The composite also acts as an effective barrier against external fire sources. In the fire pan test, which is based on UN regulation 180, 6.2.4, and simulates highly realistic battery fire scenarios in accident situations, burning fuel did not create holes in the material, and the fibers did not ignite.
The material is also much lighter than steel or aluminum.
“The density of an exclusively glass-fiber-reinforced material variant is around 70% less than that of steel. And if the core layer of the composite is reinforced with carbon fibers, this difference in density is even greater. So compared with aluminum, our composite can be significantly more than one third lighter,” says Bonefeld.
The composite comprises several layers of long and/or continuous fibers. Depending on the requirements, each layer can be reinforced with special fiber textiles. The total fiber content in the composite is more than 50% by weight. Polyamides or other engineering plastics can be used as matrix materials.
“In particular, the huge freedom of choice when it comes to fibers, fiber arrangements, and matrix materials is a major strength of our material. This means that it can be specially adapted to individual requirements,” says Bonefeld. The composite is also available in a variant containing recycled carbon fibers, putting the proportion of recycled material in the composite as a whole at around 36% by weight. “This composite is especially good for housings that are subject to very high mechanical loads. And the carbon fibers make it the material of choice when the housing needs to be electromagnetically shielding,” says Bonefeld. This shielding ensures that any equipment in or near the battery is not exposed to electrical or electromagnetic interference.

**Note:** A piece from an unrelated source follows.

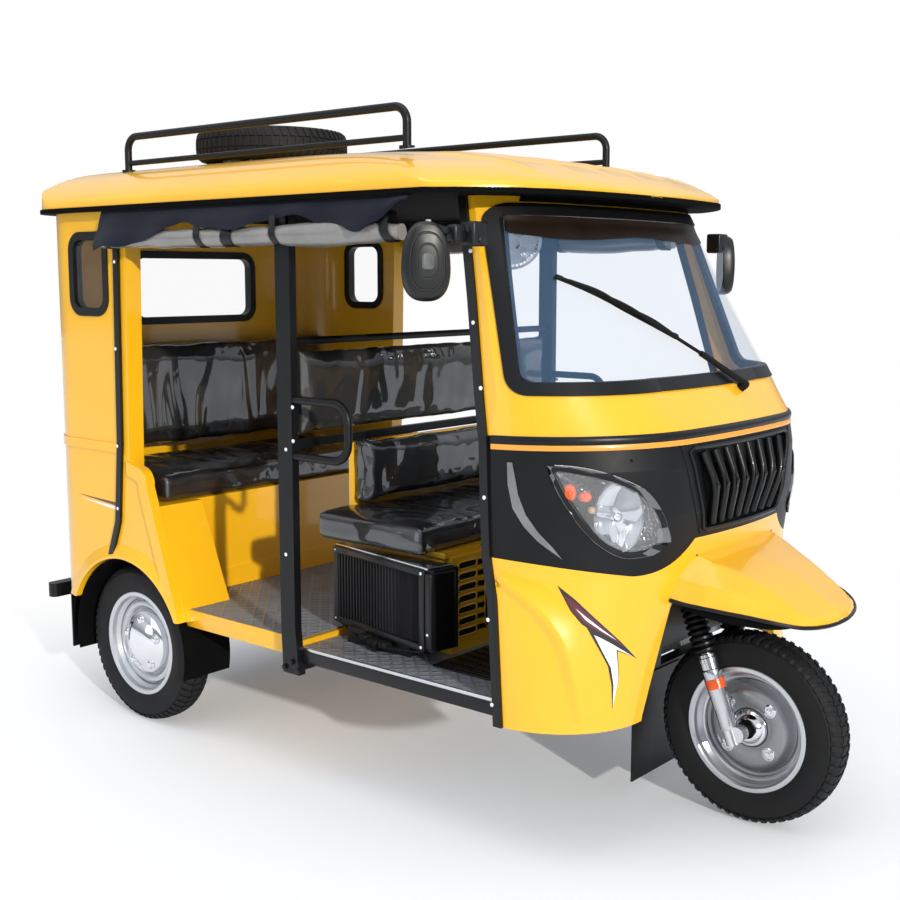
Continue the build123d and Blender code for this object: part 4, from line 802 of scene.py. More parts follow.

As a thermoplastic material, the new composite can be easily recycled, meaning that production waste such as offcuts can be easily shredded and then reused as quality assured recycled compounds for injection molding. Components can also be recycled in this way. Composites and components can also be recycled by means of solvolysis and depolymerization. “Our new material is therefore perfect for creating sustainable material cycles,” says Bonefeld.
Envalior was formed as a result of the merger of DSM Engineering Materials (DEM) and Lanxess High Performance Materials (HPM).